Introducing the Official ClickHouse Kubernetes Operator: Seamless Analytics at Scale #
Grisha Pervakov introduces ClickHouse's official open-source Kubernetes Operator, designed to simplify the deployment and management of ClickHouse clusters on Kubernetes.
The operator enables rapid provisioning of production-ready clusters with built-in sharding and replication capabilities while eliminating the need for separate ZooKeeper installations by using ClickHouse Keeper for cluster coordination.
AI-Generated analytics without wrecking your cluster #
Luke from Faster Analytics Fridays outlines three guardrail patterns for safely enabling AI-generated database queries without crashing clusters:
- Using pre-vetted query templates with parameter binding instead of raw SQL generation
- Exposing curated materialized views rather than raw tables, and
- Enforcing query budgets that validate estimated row scans and execution time before queries hit the database.
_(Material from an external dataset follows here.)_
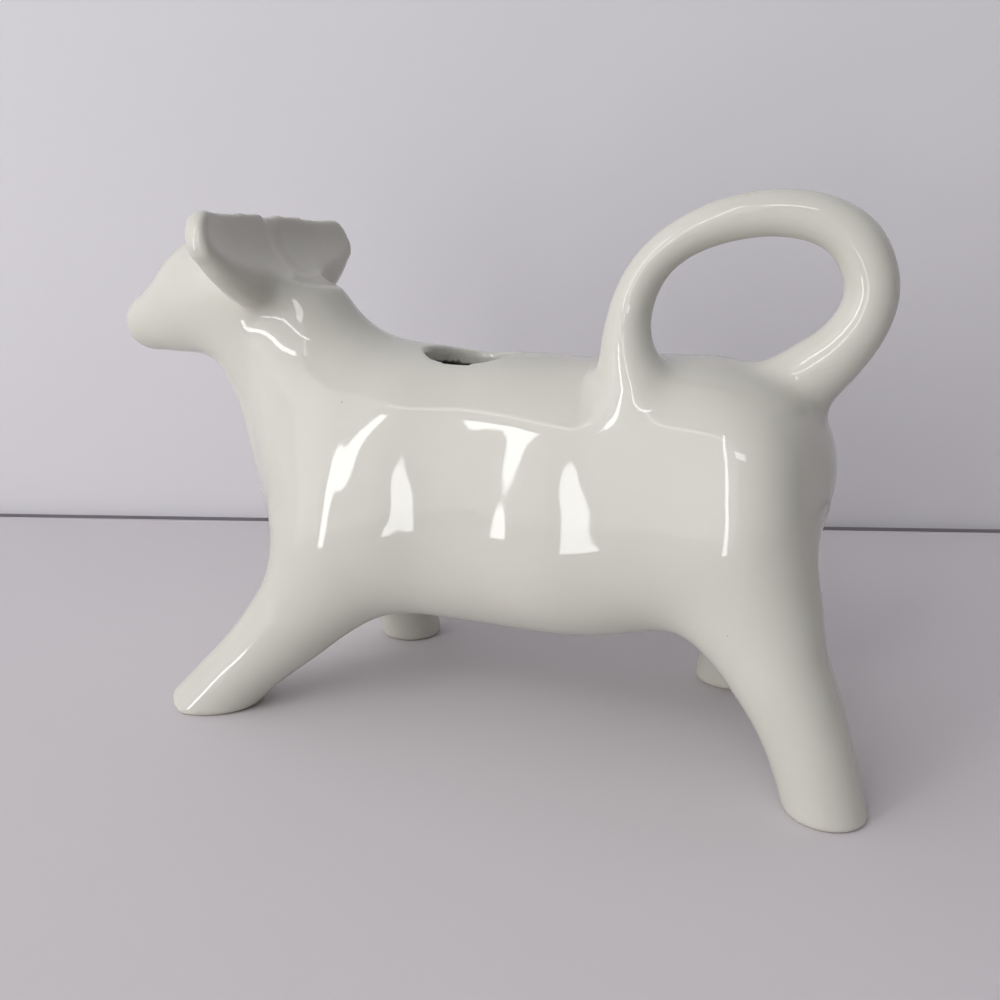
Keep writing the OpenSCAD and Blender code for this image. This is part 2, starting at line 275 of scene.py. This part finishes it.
# The field is sampled first on a grid four times as wide, and finely only near the skin. Each grid
# cell that the skin crosses gets a point, the mean of its edges' crossings, and the four cells
# round each crossed grid edge are joined by two triangles.
def zeroSkin(low, high, size, block=4, reach=1.5):
    counts = [int(np.ceil((b - a) / size / block)) for a, b in zip(low, high)]
    middles = np.stack(np.meshgrid(*[a + (np.arange(n) + 0.5) * size * block for a, n in zip(low, counts)],
                                   indexing="ij"), -1).reshape(-1, 3)
    rough = porcelainField(middles).reshape(counts)
    value = rough
    for axis in range(3):
        value = np.repeat(value, block, axis)
    fine = np.abs(value) < size * block * reach
    axes = [a + (np.arange(n * block) + 0.5) * size for a, n in zip(low, counts)]
    at = np.argwhere(fine)
    value[fine] = porcelainField(np.array(low) + (at + 0.5) * size)
    inside = value < 0
    cellShape = tuple(n - 1 for n in value.shape)
    total = np.zeros(cellShape + (3,))
    count = np.zeros(cellShape, int)

    def cornerValue(offset):
        return value[tuple(slice(first, first + n) for first, n in zip(offset, cellShape))]

    for axis in range(3):
        for i in (0, 1):
            for j in (0, 1):
                p = [i, j]
                p.insert(axis, 0)
                q = list(p)
                q[axis] = 1
                a, b = cornerValue(p), cornerValue(q)
                crossed = (a < 0) != (b < 0)
                share = np.where(crossed, a / np.where(crossed, a - b, 1), 0)
                for other in range(3):
                    total[..., other] += share if other == axis else crossed * p[other]
                count += crossed
    used = count > 0
    index = np.full(cellShape, -1)
    index[used] = np.arange(used.sum())
    verts = (np.argwhere(used) + total[used] / count[used][:, None] + 0.5) * size + np.array(low)
    quads = []
    for axis in range(3):
        b, c = (axis + 1) % 3, (axis + 2) % 3
        cut = [slice(1, -1)] * 3
        cut[axis] = slice(0, -1)
        ahead = list(cut)
        ahead[axis] = slice(1, None)
        first, second = inside[tuple(cut)], inside[tuple(ahead)]
        at = np.argwhere(first != second)
        leaving = first[tuple(at.T)]
        at = at + np.array([0 if i == axis else 1 for i in range(3)])
        ring = []
        for db, dc in ((-1, -1), (0, -1), (0, 0), (-1, 0)):
            o = at.copy()
            o[:, b] += db
            o[:, c] += dc
            ring.append(index[tuple(o.T)])
        ring = np.stack(ring, 1)
        ring[~leaving] = ring[~leaving][:, ::-1]
        quads.append(ring)
    quads = np.concatenate(quads)
    d1 = np.linalg.norm(verts[quads[:, 0]] - verts[quads[:, 2]], axis=1)
    d2 = np.linalg.norm(verts[quads[:, 1]] - verts[quads[:, 3]], axis=1)
    short = d1 <= d2
    return verts, np.concatenate([quads[short][:, [0, 1, 2]], quads[short][:, [0, 2, 3]],
                                  quads[~short][:, [0, 1, 3]], quads[~short][:, [1, 2, 3]]])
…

Data modeling guide for real-time analytics with ClickHouse #
Simon Späti has written a comprehensive guide to designing optimized data models in ClickHouse for sub-second real-time analytics, emphasizing that performance comes from shifting computational work from query time to insertion time.
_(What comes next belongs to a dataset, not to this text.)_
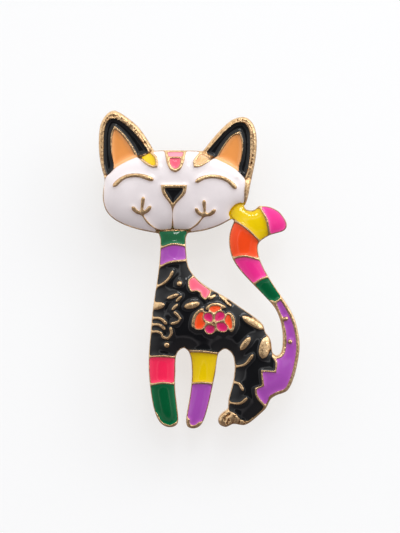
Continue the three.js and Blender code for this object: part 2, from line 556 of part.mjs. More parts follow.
const REGIONS = [
  {
    relief: headRelief,
    region: HEAD,
    // The neck and the tail's hook lie over the edge of the face, and the ears meet it at their walls.
    raised: [...headRaised, grown(BODY, FACE_MARGIN)],
    zones: [['face_white_enamel', WHITE, HEAD]],
    cells: [
      ['nose_black_enamel', BLACK, NOSE],
      ['left_brow_yellow_enamel', YELLOW, LEFT_BROW],
      ['right_brow_peach_enamel', PEACH, RIGHT_BROW],
      ['forehead_light_pink_enamel', LIGHT_PINK, FOREHEAD_TOP],
      ['forehead_deep_pink_enamel', CORAL, FOREHEAD_BOTTOM],
    ],
  },
  {
    relief: bodyRelief,
    region: BODY,
    raised: bodyRaised,
    zones: [
      ['neck_green_enamel', GREEN, NECK_GREEN_ZONE],
      ['neck_purple_enamel', PURPLE, NECK_PURPLE_ZONE],
      ['body_black_enamel', BLACK, BLACK_ZONE],
      ['front_leg_red_enamel', RED, FRONT_RED_ZONE],
      ['front_leg_green_enamel', GREEN, FRONT_GREEN_ZONE],
      ['middle_leg_yellow_enamel', YELLOW, MIDDLE_YELLOW_ZONE],
      ['middle_leg_purple_enamel', PURPLE, MIDDLE_PURPLE_ZONE],
      ['tail_purple_enamel', PURPLE, TAIL_PURPLE_ZONE],
      ['tail_green_enamel', GREEN, TAIL_GREEN_ZONE],
      ['tail_pink_enamel', MAGENTA, TAIL_PINK_ZONE],
      ['tail_orange_enamel', VERMILION, TAIL_ORANGE_ZONE],
      ['tail_yellow_enamel', YELLOW, TAIL_YELLOW_ZONE],
      ['tail_tip_pink_enamel', MAGENTA, TAIL_TIP_ZONE],
    ],
    cells: [
      ['shoulder_pink_enamel', CORAL, SHOULDER],
      ['flower_left_orange_enamel', VERMILION, FLOWER_LEFT],
      ['flower_top_orange_enamel', VERMILION, FLOWER_TOP],
      ['flower_right_orange_enamel', VERMILION, FLOWER_RIGHT],
      ...PETALS.map((petal, i) => [`petal_${i + 1}_pink_enamel`, CRIMSON, petal]),
    ],
  },
  {
    relief: earRelief,
    zones: [],
    cells: [
      ['left_ear_black_enamel', BLACK, LEFT_EAR_BLACK],
      ['left_ear_orange_enamel', ORANGE, LEFT_EAR_ORANGE],
      ['right_ear_black_enamel', BLACK, RIGHT_EAR_BLACK],
      ['right_ear_orange_enamel', ORANGE, RIGHT_EAR_ORANGE],
    ],
  },
];

function enamels() {
  return REGIONS.flatMap((part) => {
    const shell = part.relief(0).subtract(part.relief(GAP - POCKET_DEPTH));
    return pockets(part, GAP).map(([name, finish, pocket]) =>
      named(name, geometryFrom(pocket.intersect(shell)), finish),
    );
  });
}

function casting() {
  const blanks = [
    prism(HEAD).intersect(headRelief(WALL_RISE)),
    prism(BODY).intersect(bodyRelief(WALL_RISE)),
    prism(LEFT_EAR, 0, EAR_RIM),
    prism(RIGHT_EAR, 0, EAR_RIM),
  ];
  let solid = joined(blanks);
  for (const part of REGIONS) {
    const cut = joined(pockets(part, 0).map(([, , pocket]) => pocket));
    solid = solid.subtract(cut.subtract(part.relief(-POCKET_DEPTH)));
  }
  const behindBody = ridge(CHEST, -METAL_BEHIND).add(ridge(BACK, -METAL_BEHIND));
  const hollow = headRelief(-METAL_BEHIND).add(behindBody.intersect(prism(BODY_HOLLOW)));
  const pad = new THREE.BoxGeometry(2 * PAD.halfLength, 2 * PAD.halfWidth, PAD.height);
  const underPad = solidFrom(pad.translate(0, 0, PAD.height / 2));
  return solid.subtract(hollow.subtract(underPad));
}

// ---- Pin back. The stem lies along x, AXIS_DEPTH behind the back plane. ----

const barBack = -GAP - BAR.thickness;

function backBar() {
  const half = BAR.width / 2;
  const plate = new THREE.Shape();
  plate.moveTo(BAR.left + half, -half);
  plate.lineTo(BAR.right - half, -half);
  plate.absarc(BAR.right - half, 0, half, -Math.PI / 2, Math.PI / 2);
  plate.lineTo(BAR.left + half, half);
  plate.absarc(BAR.left + half, 0, half, Math.PI / 2, (3 * Math.PI) / 2);
  for (const x of [-BAR.holeX, 0, BAR.holeX]) {
    const hole = new THREE.Path();
    hole.absarc(x, 0, BAR.holeRadius, 0, 2 * Math.PI);
    plate.holes.push(hole);
  }
  const options = { depth: BAR.thickness, bevelEnabled: false, curveSegments: 8 };
  let bar = solidFrom(new THREE.ExtrudeGeometry(plate, options).translate(0, 0, barBack));
  for (const side of [-1, 1]) {
    bar = bar.add(hingeLug(side * (LUG.innerGap + LUG.thickness) / 2));
  }
  return named('back_bar', geometryFrom(bar), STEEL);
}

// A rounded lug that stands up from the bar, with the rivet's hole through it.
function hingeLug(y) {
  const rise = AXIS_DEPTH + barBack + SINK;
  const crown = LUG.crownRadius;
  const shape = new THREE.Shape();
  shape.moveTo(-crown, 0);
  shape.lineTo(crown, 0);
  shape.absarc(0, rise, crown, 0, Math.PI);
  const hole = new THREE.Path();
  hole.absarc(0, rise, RIVET_HOLE, 0, 2 * Math.PI);
  shape.holes.push(hole);
  const options = { depth: LUG.thickness, bevelEnabled: false, curveSegments: 8 };
  const lug = new THREE.ExtrudeGeometry(shape, options).translate(0, 0, -LUG.thickness / 2);
  lug.rotateX(-Math.PI / 2).translate(HINGE_X, y, barBack + SINK);
  return solidFrom(lug);
}

function hingeRivet() {
  const half = LUG.innerGap / 2 + LUG.thickness + GAP;
  const profile = [
    [0, -half - RIVET.headLength], [RIVET.headRadius, -half - RIVET.headLength], [RIVET.headRadius, -half],
    [RIVET.radius, -half], [RIVET.radius, half], [RIVET.headRadius, half],
    [RIVET.headRadius, half + RIVET.headLength], [0, half + RIVET.headLength],
  ];
  const rivet = named('hinge_rivet', new THREE.LatheGeometry(profile.map(vector), 16), STEEL);
  rivet.position.set(HINGE_X, 0, -AXIS_DEPTH);
  return rivet;
}

function pinStem() {
  const knuckle = new THREE.CylinderGeometry(KNUCKLE.radius, KNUCKLE.radius, KNUCKLE.length, 20);
  const bore = new THREE.CylinderGeometry(RIVET_HOLE, RIVET_HOLE, KNUCKLE.length + OVERCUT, 16);
  const length = STEM.tipX - HINGE_X;
  const shank = [
    [0, STEM.start], [STEM.radius, STEM.start], [STEM.radius, length - STEM.pointLength],
    [STEM.radius / 2, length - STEM.tipLength], [0, length],
  ];
  const wire = new THREE.LatheGeometry(shank.map(vector), 12).rotateZ(-Math.PI / 2);
  const solid = solidFrom(knuckle).add(solidFrom(wire)).subtract(solidFrom(bore));
  const stem = named('pin_stem', geometryFrom(solid), STEEL);
  stem.position.set(HINGE_X, 0, -AXIS_DEPTH);
  return stem;
}

// A disc or ring about the stem's line, from one x to another.
function tube(outer, inner, from, to) {
  const profile = [[inner, from], [outer, from], [outer, to], [inner, to], [inner, from]];
  return solidFrom(new THREE.LatheGeometry(profile.map(vector), 24).rotateZ(-Math.PI / 2));
}

function block(from, to) {
  const size = to.map((value, i) => value - from[i]);
  const box = new THREE.BoxGeometry(...size);
  return solidFrom(box.translate(...from.map((value, i) => value + size[i] / 2)));
}

function safetyCatch() {
  const half = CATCH.length / 2;
  const footTop = AXIS_DEPTH + barBack - GAP;
  const side = CATCH.footWidth / 2;
  const foot = block([-half, -side, CATCH.footStart], [half, side, footTop]);
  const mouth = block(
    [-half - OVERCUT, -CATCH.mouth / 2, -CATCH.outer - OVERCUT],
    [half + OVERCUT, CATCH.mouth / 2, 0],
  );
  const solid = tube(CATCH.outer, CATCH.inner, -half, half).add(foot).subtract(mouth);
  const body = named('catch_body', geometryFrom(solid), STEEL);
  body.position.set(CATCH.x, 0, -AXIS_DEPTH);
  return body;
}

function lockRotor() {
  const half = CATCH.length / 2 + GAP;
  const flangeEnd = half + ROTOR.flange;
  const tab = new THREE.BoxGeometry(ROTOR.flange, LEVER.width, LEVER.reach - LEVER.start);
  tab.translate(half + ROTOR.flange / 2, 0, -(LEVER.reach + LEVER.start) / 2);
  tab.rotateX(THREE.MathUtils.degToRad(LEVER.tilt));
  const slot = block(
    [-half - OVERCUT, -ROTOR.slot / 2, -LEVER.reach],
    [flangeEnd + OVERCUT, ROTOR.slot / 2, 0],
  );
  const solid = tube(ROTOR.outer, ROTOR.bore, -half, half)
    .add(tube(ROTOR.flangeRadius, ROTOR.bore, half, flangeEnd))
    .add(tube(ROTOR.collarRadius, ROTOR.bore, -half - ROTOR.collar, -half))
    .subtract(slot)
    .add(solidFrom(tab));
  const rotor = named('lock_rotor', geometryFrom(solid), STEEL);
  rotor.position.set(CATCH.x, 0, -AXIS_DEPTH);
  return rotor;
}

const upright = new THREE.Group();
upright.rotation.x = Math.PI / 2;
upright.add(named('cast_body', geometryFrom(casting()), GOLD), ...enamels());
upright.add(backBar(), hingeRivet(), pinStem(), safetyCatch(), lockRotor());

export default upright;
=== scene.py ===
"""The looks of the cat brooch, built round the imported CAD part.

The casting and its enamels are rebuilt with rounded surfaces from the outlines of the CAD nodes. Work on
them is in the plane of the pin, in millimetres: u to the right, v up, and h the height towards the viewer,
so a point is at (u, -h, v) in the frame. The pin back is rebuilt with bevelled edges.
"""

import json
import math

import bpy
import numpy as np
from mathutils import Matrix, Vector, kdtree, noise
from mathutils.geometry import delaunay_2d_cdt


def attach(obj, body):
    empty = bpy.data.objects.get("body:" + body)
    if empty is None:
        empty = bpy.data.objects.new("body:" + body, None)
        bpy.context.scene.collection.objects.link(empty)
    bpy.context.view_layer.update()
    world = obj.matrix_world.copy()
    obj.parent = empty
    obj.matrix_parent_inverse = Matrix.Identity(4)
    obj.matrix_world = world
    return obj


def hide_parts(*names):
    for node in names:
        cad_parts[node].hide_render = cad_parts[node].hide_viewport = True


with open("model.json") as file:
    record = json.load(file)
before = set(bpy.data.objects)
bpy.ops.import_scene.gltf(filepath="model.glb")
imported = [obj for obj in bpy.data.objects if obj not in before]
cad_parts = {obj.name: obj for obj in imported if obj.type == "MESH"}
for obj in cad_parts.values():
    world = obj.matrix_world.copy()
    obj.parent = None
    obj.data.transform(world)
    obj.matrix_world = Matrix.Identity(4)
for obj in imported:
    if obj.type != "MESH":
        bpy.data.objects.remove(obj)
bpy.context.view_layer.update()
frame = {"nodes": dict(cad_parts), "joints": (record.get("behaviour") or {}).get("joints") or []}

MM = 0.001

# ---- The relief, in millimetres ----

GAP = 0.1  # the CAD's spare between an enamel and its pocket
PETAL_SPREAD = 0.05  # how far the petals reach over their walls
BODY_EDGE = 1.7  # surface at the outline of the head and the body
HEAD_SWELL, BODY_SWELL = 5.0, 2.6  # most that the surface may rise from there
NEAREST_PULL = 0.02
EAR_LEVEL = 1.4
PLUMP = 0.42  # how far the surface swells towards the middle of a limb
EDGE_SOFTNESS = 0.35
POCKET_DEPTH = 0.6
FILL_DEPTH = 0.55

LOOP_SPACING = 0.15
# Rows of points beside the walls and the rim: how far away, and the least gap between their points.
METAL_ROWS = ((0.045, 0.04), (0.11, 0.0605), (0.2, 0.11))
ENAMEL_ROWS = ((0.07, 0.06), (0.17, 0.085), (0.32, 0.16), (0.52, 0.26))
RIM_ROWS = ((0.06, 0.05), (0.13, 0.052), (0.22, 0.088))
RIM_ROWS += tuple((row, 0.13) for row in (0.35, 0.48, 0.58, 0.68, 0.8, 0.95))
ROW_KEEPS = 0.9  # share of its distance that a point of a row has to keep from everything
RIM_SPARE, WALL_SPARE = 0.03, 0.04  # least distance of the rows from the rim and from the walls
GRID_SPACING, GRID_KEEPS = 0.34, 0.6  # the even grid between them
GRID_RIM_SPARE, GRID_WALL_SPARE = 0.15, 0.2

HEAD, BODY, EAR = range(3)
# Each enamel, without the last word of its node: the part it is on, its colour, and how deep it sinks.
FILLS = {
    "face_white": (HEAD, "white", 0.14),
    "nose_black": (HEAD, "black", 0.16),
    "left_brow_yellow": (HEAD, "yellow", 0.16),
    "right_brow_peach": (HEAD, "peach", 0.16),
    "forehead_light_pink": (HEAD, "light_pink", 0.12),
    "forehead_deep_pink": (HEAD, "coral", 0.16),
    "left_ear_black": (EAR, "black", 0.24),
    "left_ear_orange": (EAR, "ear_orange", 0.2),
    "right_ear_black": (EAR, "black", 0.24),
    "right_ear_orange": (EAR, "ear_orange", 0.2),
    "neck_green": (BODY, "green", 0.16),
    "neck_purple": (BODY, "purple", 0.16),
    "body_black": (BODY, "black", 0.2),
    "shoulder_pink": (BODY, "coral", 0.14),
    **{f"flower_{side}_orange": (BODY, "vermilion", 0.12) for side in ("left", "top", "right")},
    **{f"petal_{number}_pink": (BODY, "crimson", 0.12) for number in (1, 2, 3, 4)},
    "front_leg_red": (BODY, "red", 0.16),
    "front_leg_green": (BODY, "green", 0.16),
    "middle_leg_yellow": (BODY, "yellow", 0.16),
    "middle_leg_purple": (BODY, "purple", 0.16),
    "tail_purple": (BODY, "purple", 0.16),
    "tail_green": (BODY, "green", 0.16),
    "tail_pink": (BODY, "magenta", 0.16),
    "tail_orange": (BODY, "vermilion", 0.16),
    "tail_yellow": (BODY, "yellow", 0.16),
    "tail_tip_pink": (BODY, "magenta", 0.16),
}
METAL = -1  # in place of an enamel's number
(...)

The article covers core principles, including denormalization to minimize joins, partitioning by time and secondary dimensions for query pruning, and predicate pushdown optimization that moves filters closer to data sources.
PostgreSQL + ClickHouse as the Open Source unified data stack #

Lionel Palacin introduces an open-source unified data stack that combines PostgreSQL for transactional workloads with ClickHouse for analytics.
It uses PeerDB for near-real-time CDC replication and the pg_clickhouse extension for transparent query offloading without rewriting SQL, enabling teams to start with PostgreSQL and add ClickHouse when analytical performance becomes critical.
Quick reads #
- Mikhail Zharkov describes building a scalable price distribution pipeline for trading systems using ClickHouse.
- Abhinaav Ramesh built Ollama-Local-Serve, a self-hosted LLM server with complete observability, using ClickHouse for time-series analytics, OpenTelemetry instrumentation, FastAPI monitoring APIs, and a React dashboard with streaming chat.
- Pranav Mehta describes investigating ClickHouse connection retry warnings in an on-prem environment that initially appeared to be a critical connection leak but turned out to be expected behavior when the connection pool attempts to reuse stale connections after idle periods.
- Lionel Palacin redesigned the data pipeline of ClickPy, a ClickHouse-backed service that contains 2.2 trillion rows of Python package analytics. Data was previously ingested using custom batch scripts but has been migrated to ClickPipes and uses ClickHouse's lightweight deletes to correct historical data without rebuilding the entire dataset.
- Tom Schreiber explains how ClickHouse optimizes Top-N queries using granule-level data skipping with min/max metadata filtering, achieving 5-10× speedup and 10-100× reduction in data processed.